◆ **DATA PROVIDED**

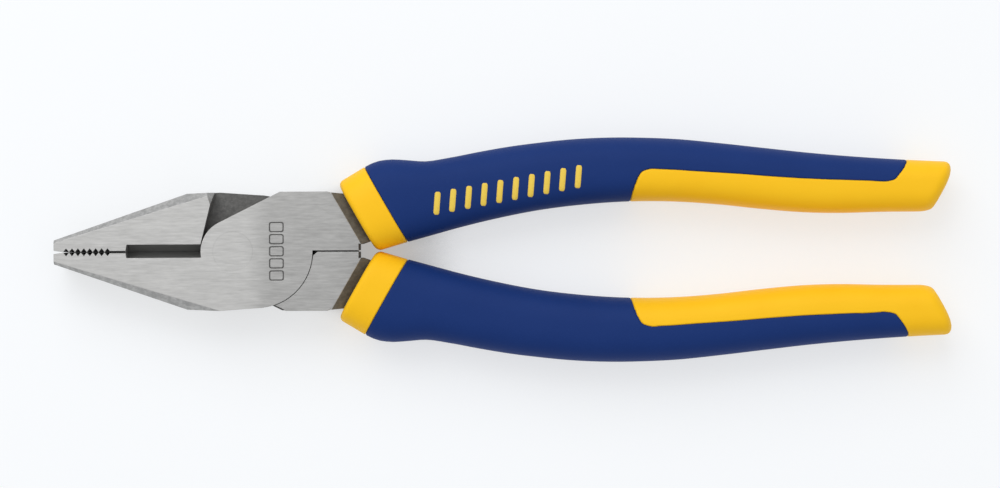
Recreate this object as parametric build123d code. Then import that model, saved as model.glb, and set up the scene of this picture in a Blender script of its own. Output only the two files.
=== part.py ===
from build123d import *
import math
import os

# Combination pliers of the lineman pattern, closed. Millimetres.
# The origin is on the pivot axis, half way through the head. +X runs towards the handles,
# +Y towards the upper jaw and handle, +Z out of the front face.
# Two equal forgings lap each other at the pivot: the back one is the front one turned over
# about X. Each carries a grip of two moulded shots on its tang.

# Overall sizes
jaw_length = 40.2  # pivot to jaw tip
handle_length = 162.3  # pivot to the end of the grips
half_width = 13.4  # centre line to the side of the head
head_thickness = 12.0

# Pivot and lap joint
hub_radius = 7.2
hub_gap = 0.2  # between the hub and the heel that turns round it
lap_gap = 0.04  # between the two lap faces
slope_angle = 26.6  # side of the hub that leads up to the shoulder, to the X axis
opening_stop = 49.5  # turn at which the heel reaches that side
lap_arc_radius = 12.75
lap_arc_x = 5.2  # centre of the lap's round end
lap_arc_gap = 0.15
rivet_radius = 3.4
rivet_head_radius = 4.5
rivet_head_depth = 1.1
rivet_clearance = 0.04  # running fit in the back lever

# Jaw
nose_half_height = 2.7
nose_mouth = 0.35  # half opening at the very tip
nose_mouth_length = 2.0
cheek_x = 10.4  # pivot to the widest point of the jaw
cheek_step = 0.35  # cheek inside the side of the head
lap_side_x = 3.2  # pivot to where the jaw's side becomes the lap's side
jaw_half_gap = 0.08
bevel_start = 0.6  # bevel's width at the nose
bevel_angle = 45.0
heel_facet_width = 1.6
heel_facet_length = 2.8
heel_facet_depth = 4.0

# Teeth, knife and its relief
tooth_count = 8
tooth_pitch = 1.33
tooth_depth = 0.8
tooth_crest = 0.06  # flat left between two grooves
teeth_start = 37.4  # pivot to the first groove
flat_start = 27.6  # pivot to the step behind the teeth
flat_half_gap = 0.27
knife_start = 24.1  # pivot to the outer end of the knife
knife_start_slant = 0.3
knife_half_gap = 0.02
knife_half_angle = 32.0
knife_relief_front = 1.36
knife_relief_back = 1.65

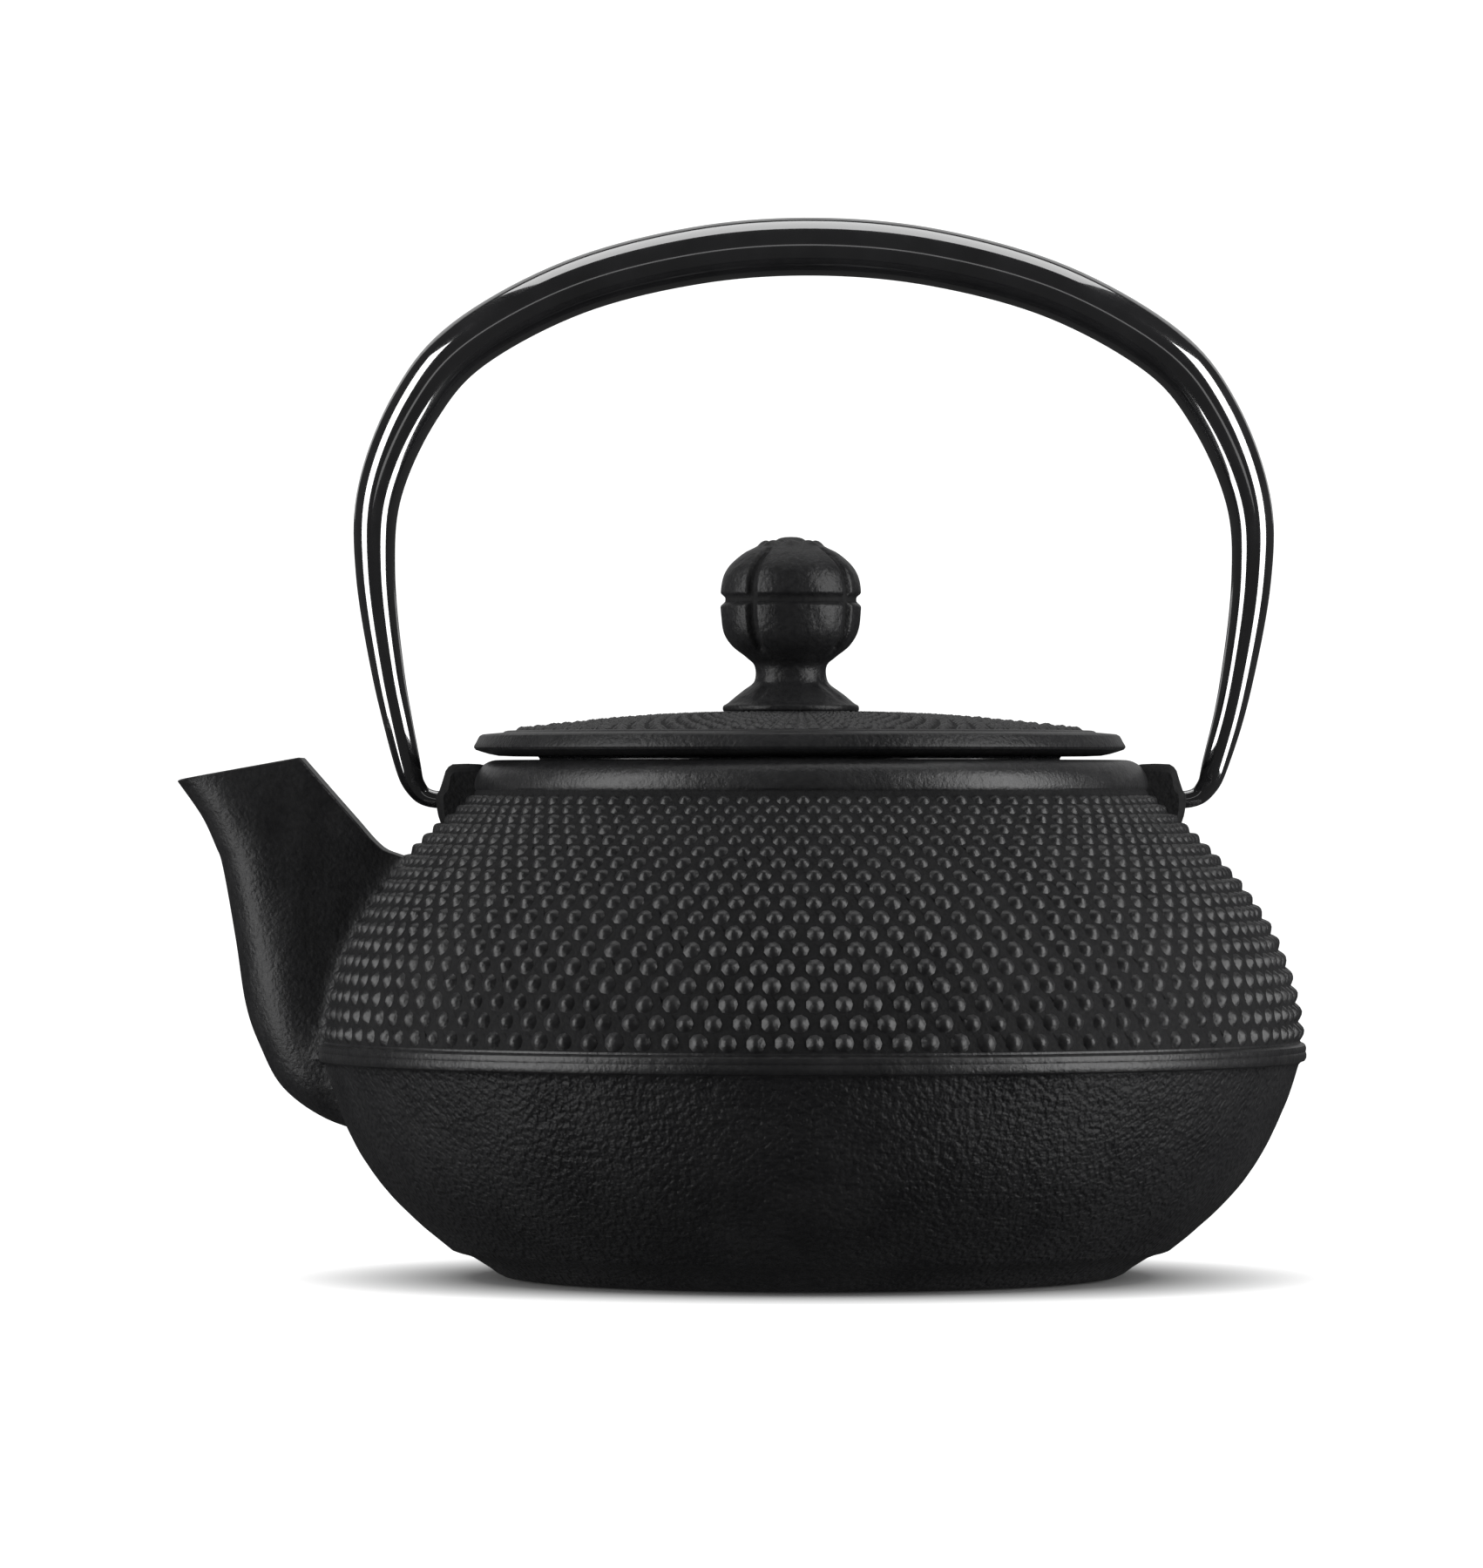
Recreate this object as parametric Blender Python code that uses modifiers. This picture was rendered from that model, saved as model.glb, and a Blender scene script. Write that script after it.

◆ **TASK DESCRIPTION**
Set all of the records down again, exactly as they stand.

◆ **COMPLETED EXERCISE**
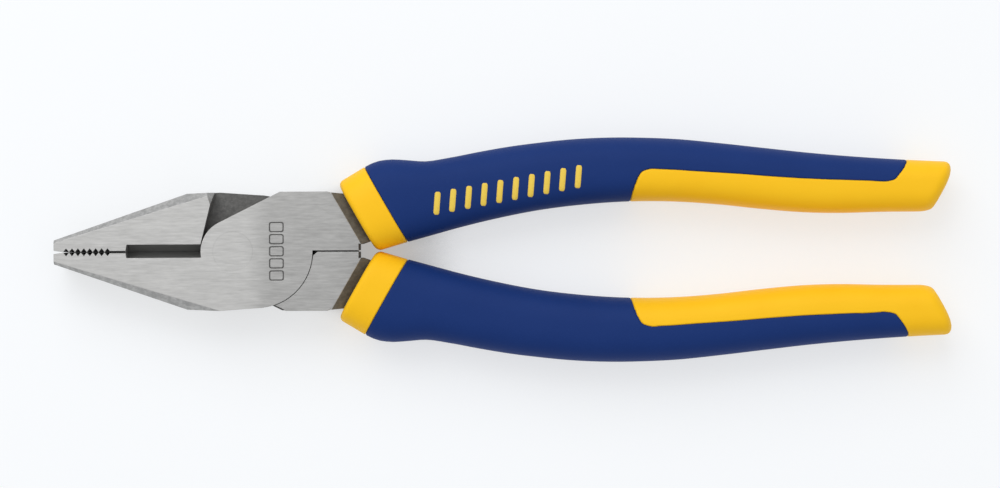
Recreate this object as parametric build123d code. Then import that model, saved as model.glb, and set up the scene of this picture in a Blender script of its own. Output only the two files.
=== part.py ===
from build123d import *
import math
import os

# Combination pliers of the lineman pattern, closed. Millimetres.
# The origin is on the pivot axis, half way through the head. +X runs towards the handles,
# +Y towards the upper jaw and handle, +Z out of the front face.
# Two equal forgings lap each other at the pivot: the back one is the front one turned over
# about X. Each carries a grip of two moulded shots on its tang.

# Overall sizes
jaw_length = 40.2  # pivot to jaw tip
handle_length = 162.3  # pivot to the end of the grips
half_width = 13.4  # centre line to the side of the head
head_thickness = 12.0

# Pivot and lap joint
hub_radius = 7.2
hub_gap = 0.2  # between the hub and the heel that turns round it
lap_gap = 0.04  # between the two lap faces
slope_angle = 26.6  # side of the hub that leads up to the shoulder, to the X axis
opening_stop = 49.5  # turn at which the heel reaches that side
lap_arc_radius = 12.75
lap_arc_x = 5.2  # centre of the lap's round end
lap_arc_gap = 0.15
rivet_radius = 3.4
rivet_head_radius = 4.5
rivet_head_depth = 1.1
rivet_clearance = 0.04  # running fit in the back lever

# Jaw
nose_half_height = 2.7
nose_mouth = 0.35  # half opening at the very tip
nose_mouth_length = 2.0
cheek_x = 10.4  # pivot to the widest point of the jaw
cheek_step = 0.35  # cheek inside the side of the head
lap_side_x = 3.2  # pivot to where the jaw's side becomes the lap's side
jaw_half_gap = 0.08
bevel_start = 0.6  # bevel's width at the nose
bevel_angle = 45.0
heel_facet_width = 1.6
heel_facet_length = 2.8
heel_facet_depth = 4.0

# Teeth, knife and its relief
tooth_count = 8
tooth_pitch = 1.33
tooth_depth = 0.8
tooth_crest = 0.06  # flat left between two grooves
teeth_start = 37.4  # pivot to the first groove
flat_start = 27.6  # pivot to the step behind the teeth
flat_half_gap = 0.27
knife_start = 24.1  # pivot to the outer end of the knife
knife_start_slant = 0.3
knife_half_gap = 0.02
knife_half_angle = 32.0
knife_relief_front = 1.36
knife_relief_back = 1.65

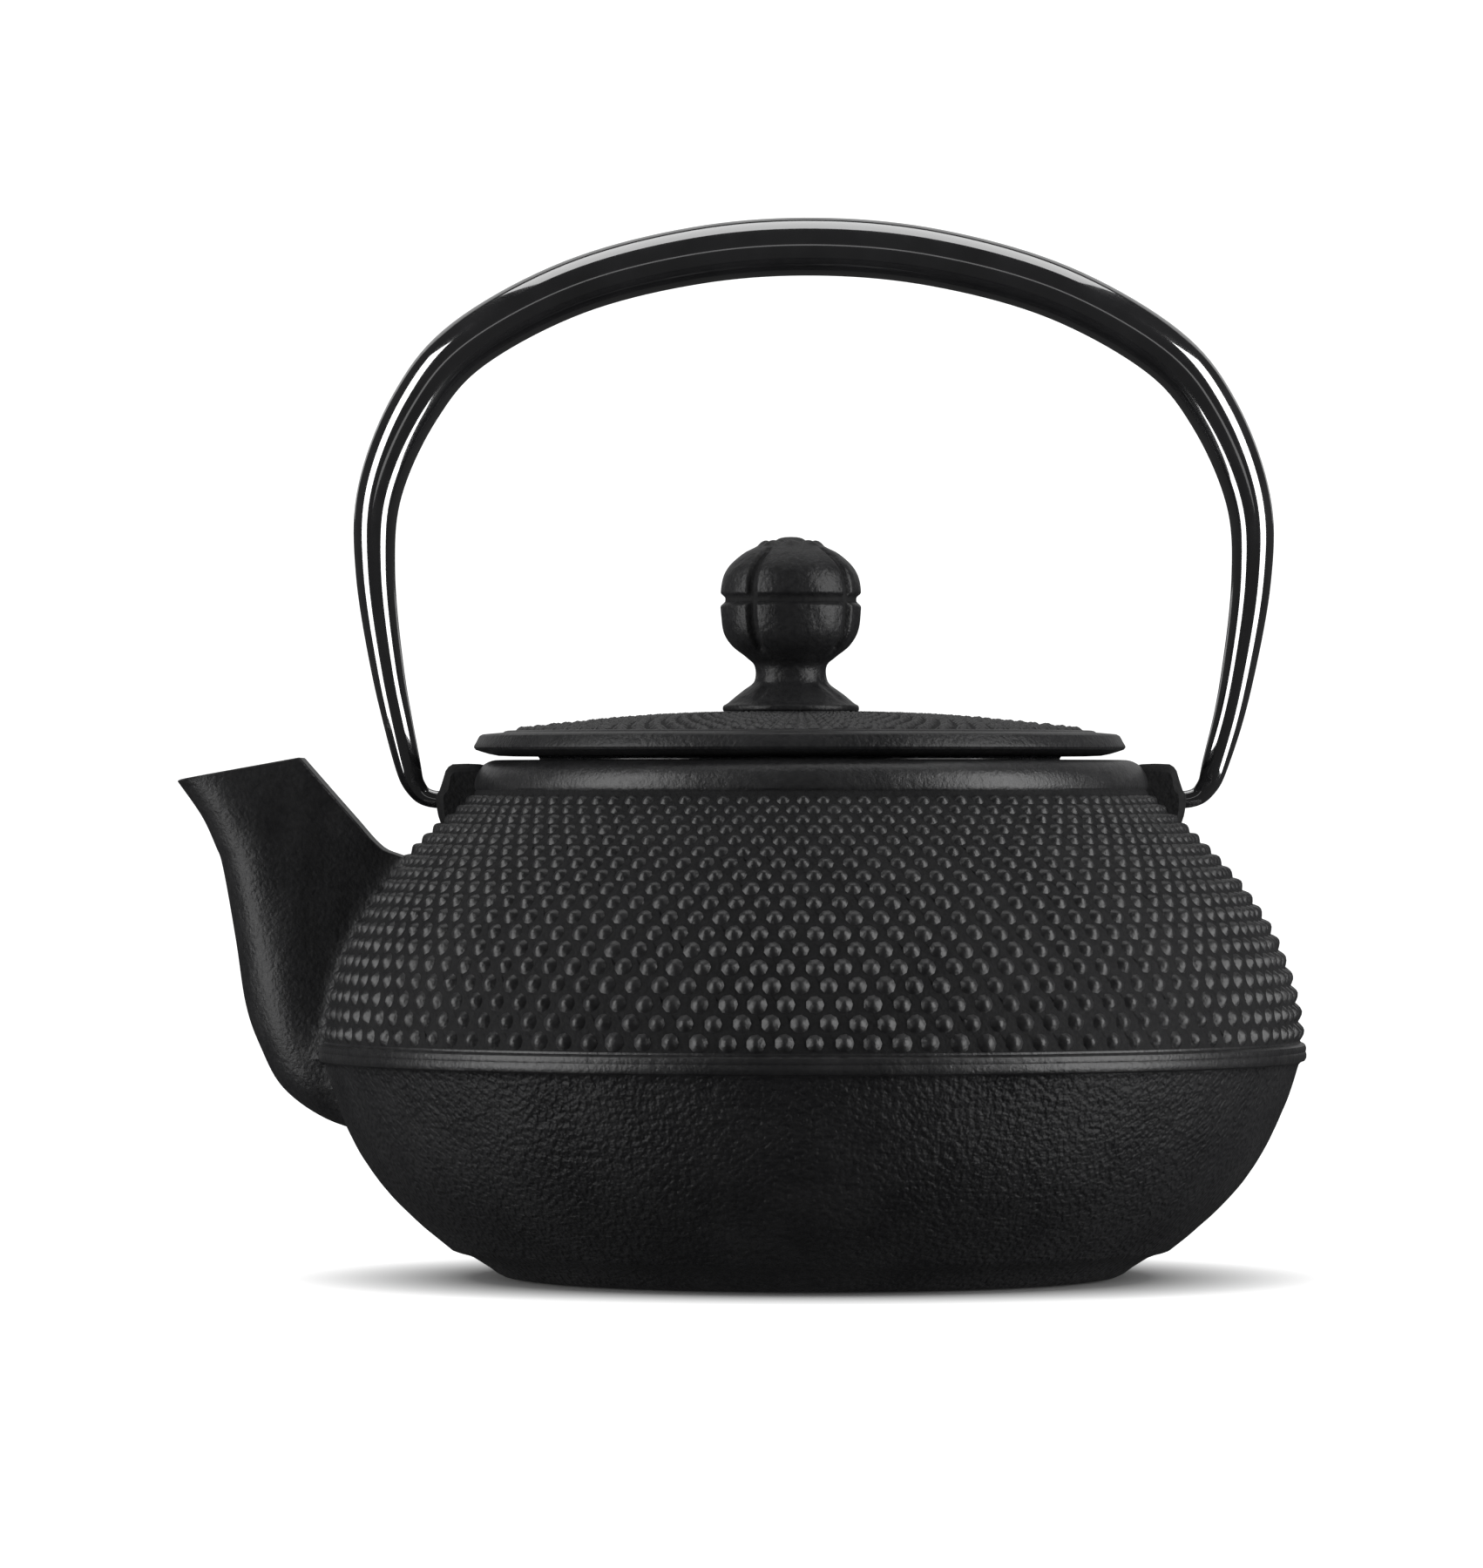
Recreate this object as parametric Blender Python code that uses modifiers. This picture was rendered from that model, saved as model.glb, and a Blender scene script. Write that script after it.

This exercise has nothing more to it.